▶ **Record excerpts**
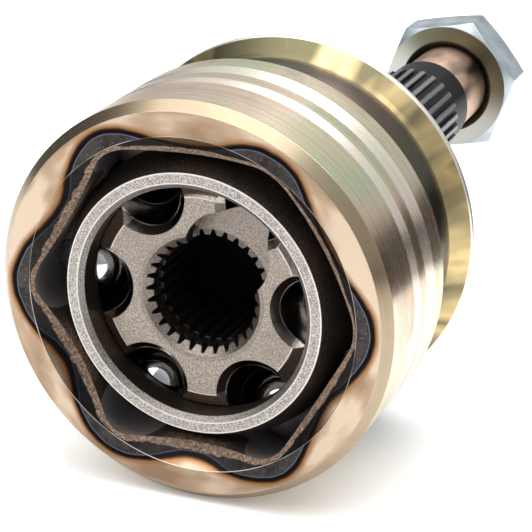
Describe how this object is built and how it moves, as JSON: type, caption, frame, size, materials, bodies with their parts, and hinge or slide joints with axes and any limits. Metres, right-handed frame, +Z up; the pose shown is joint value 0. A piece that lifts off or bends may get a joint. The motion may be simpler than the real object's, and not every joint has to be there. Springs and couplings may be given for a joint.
{
  "type": "constant velocity joint",
  "caption": "Outer constant-velocity joint: ball bell with splined hub stub, cage, splined inner race, dust deflector and hub nut.",
  "frame": {"origin": "the joint centre, where the axes of the bell and of the driveshaft cross", "axes": "+Y along the stub towards the hub nut, the mouth of the bell faces -Y, +Z up as the joint lies on its side, +X completes the frame"},
  "size_m": [0.088, 0.1885, 0.088],
  "materials": {
    "forged_steel": "turned and heat tinted, black oxide inside the mouth",
    "yellow_zinc": "yellow zinc",
    "ground_steel": "ground face, dark polished tracks",
    "phosphated_steel": "granular phosphate",
    "ball_steel": "polished",
    "bright_zinc": "bright zinc"
  },
  "bodies": {
    "bell": {"outer_race": "forged_steel", "dust_deflector": "yellow_zinc"},
    "race": {"inner_race": "ground_steel"},
    "cage": {"cage": "phosphated_steel"},
    "nut": {"hub_nut": "bright_zinc"},
    "ball_1": {"ball_1": "ball_steel"},
    "ball_2": {"ball_2": "ball_steel"},
    "ball_3": {"ball_3": "ball_steel"},
    "ball_4": {"ball_4": "ball_steel"},
    "ball_5": {"ball_5": "ball_steel"},
    "ball_6": {"ball_6": "ball_steel"}
  },
  "joints": [
    {"name": "race_tilt", "type": "hinge", "parent": "bell", "child": "race", "pos_m": [0, 0, 0], "axis": [0, 0, 1], "range_deg": [-45, 45]},
    {"name": "cage_tilt", "type": "hinge", "parent": "bell", "child": "cage", "pos_m": [0, 0, 0], "axis": [0, 0, 1], "range_deg": [-22.5, 22.5]},
    {"name": "nut_turn", "type": "hinge", "parent": "bell", "child": "nut", "pos_m": [0, 0.16085, 0], "axis": [0, 1, 0], "continuous": true},
    {"name": "ball_1_roll", "type": "hinge", "parent": "bell", "child": "ball_1", "pos_m": [0, -0.0035, 0], "axis": [0, 0, 1], "range_deg": [-22.5, 22.5]},
    {"name": "ball_2_roll", "type": "hinge", "parent": "bell", "child": "ball_2", "pos_m": [0, -0.0035, 0], "axis": [-0.866, 0, 0.5], "range_deg": [-11.7, 11.7]},
    {"name": "ball_3_roll", "type": "hinge", "parent": "bell", "child": "ball_3", "pos_m": [0, -0.0035, 0], "axis": [-0.866, 0, -0.5], "range_deg": [-11.7, 11.7]},
    {"name": "ball_4_roll", "type": "hinge", "parent": "bell", "child": "ball_4", "pos_m": [0, -0.0035, 0], "axis": [0, 0, -1], "range_deg": [-22.5, 22.5]},
    {"name": "ball_5_roll", "type": "hinge", "parent": "bell", "child": "ball_5", "pos_m": [0, -0.0035, 0], "axis": [0.866, 0, -0.5], "range_deg": [-11.7, 11.7]},
    {"name": "ball_6_roll", "type": "hinge", "parent": "bell", "child": "ball_6", "pos_m": [0, -0.0035, 0], "axis": [0.866, 0, 0.5], "range_deg": [-11.7, 11.7]}
  ],
  "couplings": [
    {"joint": "cage_tilt", "follows": "race_tilt", "ratio": 0.5},
    {"joint": "ball_1_roll", "follows": "race_tilt", "ratio": 0.5},
    {"joint": "ball_2_roll", "follows": "race_tilt", "ratio": 0.26},
    {"joint": "ball_3_roll", "follows": "race_tilt", "ratio": -0.26},
    {"joint": "ball_4_roll", "follows": "race_tilt", "ratio": -0.5},
    {"joint": "ball_5_roll", "follows": "race_tilt", "ratio": -0.26},
    {"joint": "ball_6_roll", "follows": "race_tilt", "ratio": 0.26}
  ]
}
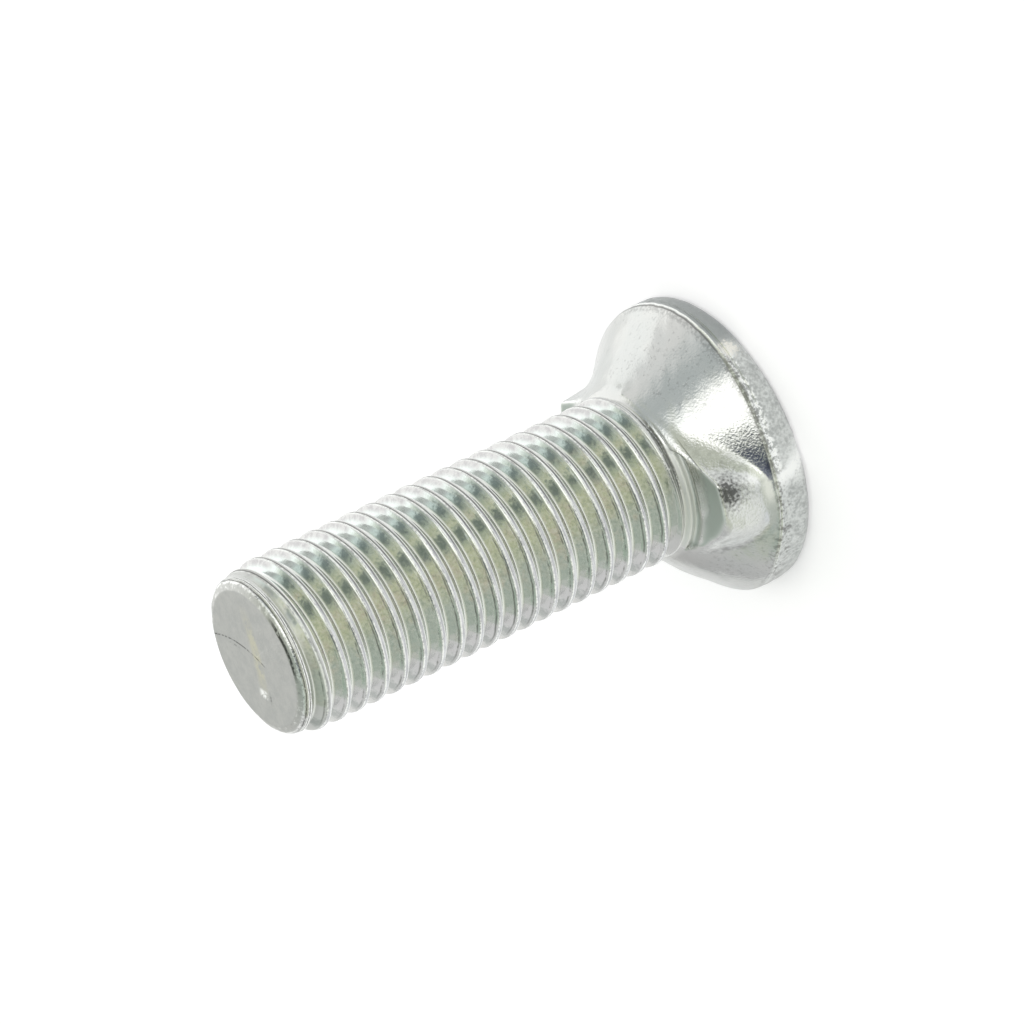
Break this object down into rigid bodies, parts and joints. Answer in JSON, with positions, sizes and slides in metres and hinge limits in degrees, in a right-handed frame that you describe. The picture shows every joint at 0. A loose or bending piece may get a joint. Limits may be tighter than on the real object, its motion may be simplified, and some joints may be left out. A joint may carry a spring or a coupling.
{
  "type": "plow bolt",
  "caption": "Flat-headed countersunk plow bolt with a cone under the rim, two opposed nibs that stop it turning, and a coarse metric thread along the whole shank.",
  "frame": {"origin": "centre of the flat head face, which the bolt stands on", "axes": "+Z along the bolt's axis, from the head face to the thread's tip; +X through one nib, with the other nib on -X; +Y between them, on the side of both crisp flanks"},
  "size_m": [0.028, 0.028, 0.05],
  "materials": {
    "zinc_plated_steel": "bright zinc plating with a faint yellow-green and blue passivation tint, soft gloss over a forged and rolled surface"
  },
  "bodies": {
    "root": {"plow_bolt": "zinc_plated_steel"}
  },
  "joints": []
}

▶ **Objective**
Every line above should be written out again exactly as it stands.

▶ **Result below**
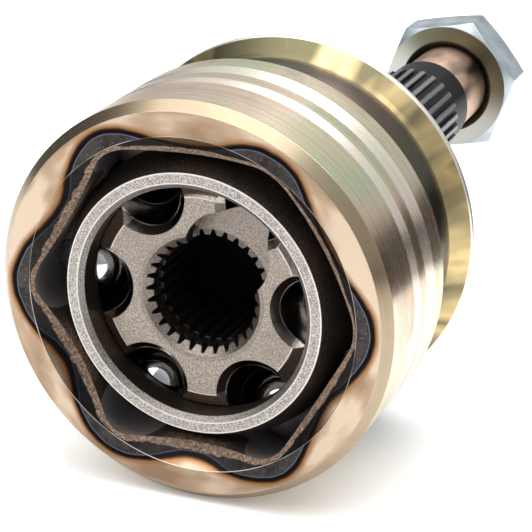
Describe how this object is built and how it moves, as JSON: type, caption, frame, size, materials, bodies with their parts, and hinge or slide joints with axes and any limits. Metres, right-handed frame, +Z up; the pose shown is joint value 0. A piece that lifts off or bends may get a joint. The motion may be simpler than the real object's, and not every joint has to be there. Springs and couplings may be given for a joint.
{
  "type": "constant velocity joint",
  "caption": "Outer constant-velocity joint: ball bell with splined hub stub, cage, splined inner race, dust deflector and hub nut.",
  "frame": {"origin": "the joint centre, where the axes of the bell and of the driveshaft cross", "axes": "+Y along the stub towards the hub nut, the mouth of the bell faces -Y, +Z up as the joint lies on its side, +X completes the frame"},
  "size_m": [0.088, 0.1885, 0.088],
  "materials": {
    "forged_steel": "turned and heat tinted, black oxide inside the mouth",
    "yellow_zinc": "yellow zinc",
    "ground_steel": "ground face, dark polished tracks",
    "phosphated_steel": "granular phosphate",
    "ball_steel": "polished",
    "bright_zinc": "bright zinc"
  },
  "bodies": {
    "bell": {"outer_race": "forged_steel", "dust_deflector": "yellow_zinc"},
    "race": {"inner_race": "ground_steel"},
    "cage": {"cage": "phosphated_steel"},
    "nut": {"hub_nut": "bright_zinc"},
    "ball_1": {"ball_1": "ball_steel"},
    "ball_2": {"ball_2": "ball_steel"},
    "ball_3": {"ball_3": "ball_steel"},
    "ball_4": {"ball_4": "ball_steel"},
    "ball_5": {"ball_5": "ball_steel"},
    "ball_6": {"ball_6": "ball_steel"}
  },
  "joints": [
    {"name": "race_tilt", "type": "hinge", "parent": "bell", "child": "race", "pos_m": [0, 0, 0], "axis": [0, 0, 1], "range_deg": [-45, 45]},
    {"name": "cage_tilt", "type": "hinge", "parent": "bell", "child": "cage", "pos_m": [0, 0, 0], "axis": [0, 0, 1], "range_deg": [-22.5, 22.5]},
    {"name": "nut_turn", "type": "hinge", "parent": "bell", "child": "nut", "pos_m": [0, 0.16085, 0], "axis": [0, 1, 0], "continuous": true},
    {"name": "ball_1_roll", "type": "hinge", "parent": "bell", "child": "ball_1", "pos_m": [0, -0.0035, 0], "axis": [0, 0, 1], "range_deg": [-22.5, 22.5]},
    {"name": "ball_2_roll", "type": "hinge", "parent": "bell", "child": "ball_2", "pos_m": [0, -0.0035, 0], "axis": [-0.866, 0, 0.5], "range_deg": [-11.7, 11.7]},
    {"name": "ball_3_roll", "type": "hinge", "parent": "bell", "child": "ball_3", "pos_m": [0, -0.0035, 0], "axis": [-0.866, 0, -0.5], "range_deg": [-11.7, 11.7]},
    {"name": "ball_4_roll", "type": "hinge", "parent": "bell", "child": "ball_4", "pos_m": [0, -0.0035, 0], "axis": [0, 0, -1], "range_deg": [-22.5, 22.5]},
    {"name": "ball_5_roll", "type": "hinge", "parent": "bell", "child": "ball_5", "pos_m": [0, -0.0035, 0], "axis": [0.866, 0, -0.5], "range_deg": [-11.7, 11.7]},
    {"name": "ball_6_roll", "type": "hinge", "parent": "bell", "child": "ball_6", "pos_m": [0, -0.0035, 0], "axis": [0.866, 0, 0.5], "range_deg": [-11.7, 11.7]}
  ],
  "couplings": [
    {"joint": "cage_tilt", "follows": "race_tilt", "ratio": 0.5},
    {"joint": "ball_1_roll", "follows": "race_tilt", "ratio": 0.5},
    {"joint": "ball_2_roll", "follows": "race_tilt", "ratio": 0.26},
    {"joint": "ball_3_roll", "follows": "race_tilt", "ratio": -0.26},
    {"joint": "ball_4_roll", "follows": "race_tilt", "ratio": -0.5},
    {"joint": "ball_5_roll", "follows": "race_tilt", "ratio": -0.26},
    {"joint": "ball_6_roll", "follows": "race_tilt", "ratio": 0.26}
  ]
}
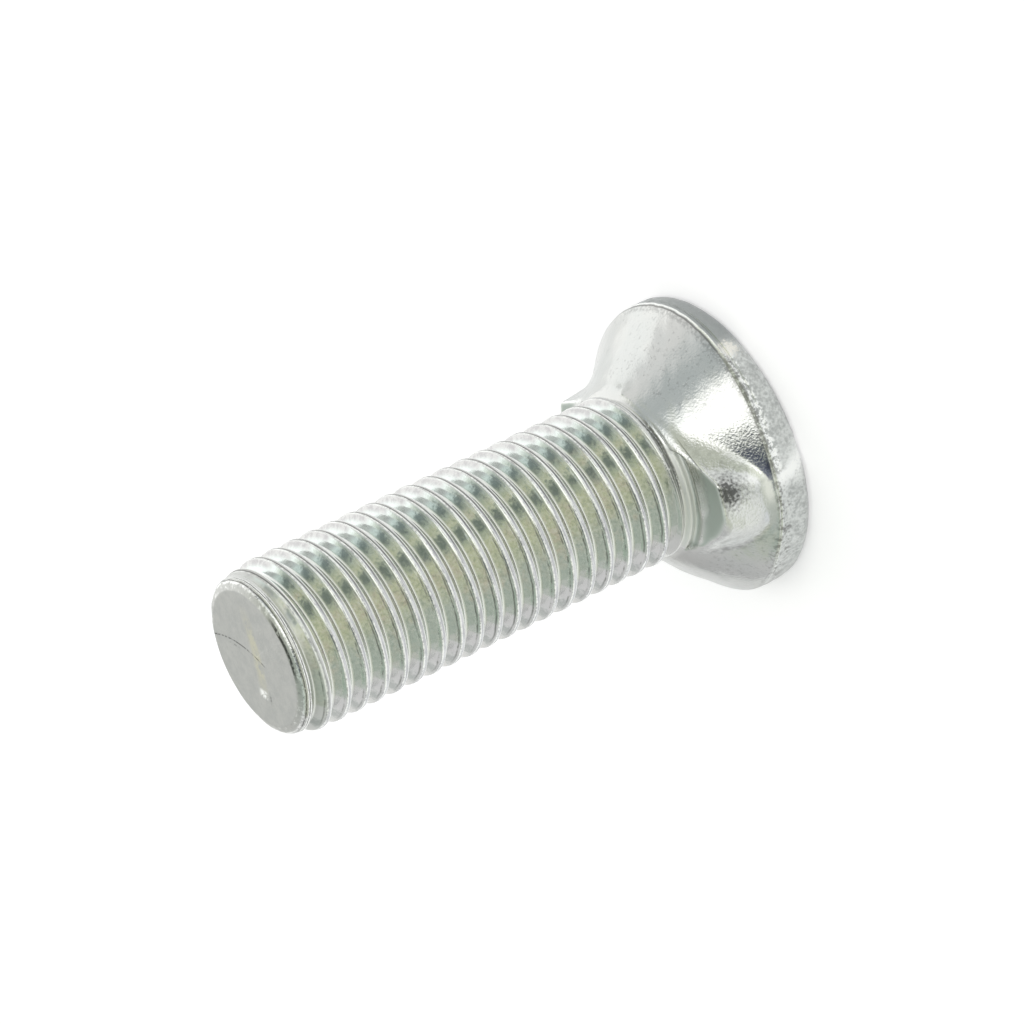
Break this object down into rigid bodies, parts and joints. Answer in JSON, with positions, sizes and slides in metres and hinge limits in degrees, in a right-handed frame that you describe. The picture shows every joint at 0. A loose or bending piece may get a joint. Limits may be tighter than on the real object, its motion may be simplified, and some joints may be left out. A joint may carry a spring or a coupling.
{
  "type": "plow bolt",
  "caption": "Flat-headed countersunk plow bolt with a cone under the rim, two opposed nibs that stop it turning, and a coarse metric thread along the whole shank.",
  "frame": {"origin": "centre of the flat head face, which the bolt stands on", "axes": "+Z along the bolt's axis, from the head face to the thread's tip; +X through one nib, with the other nib on -X; +Y between them, on the side of both crisp flanks"},
  "size_m": [0.028, 0.028, 0.05],
  "materials": {
    "zinc_plated_steel": "bright zinc plating with a faint yellow-green and blue passivation tint, soft gloss over a forged and rolled surface"
  },
  "bodies": {
    "root": {"plow_bolt": "zinc_plated_steel"}
  },
  "joints": []
}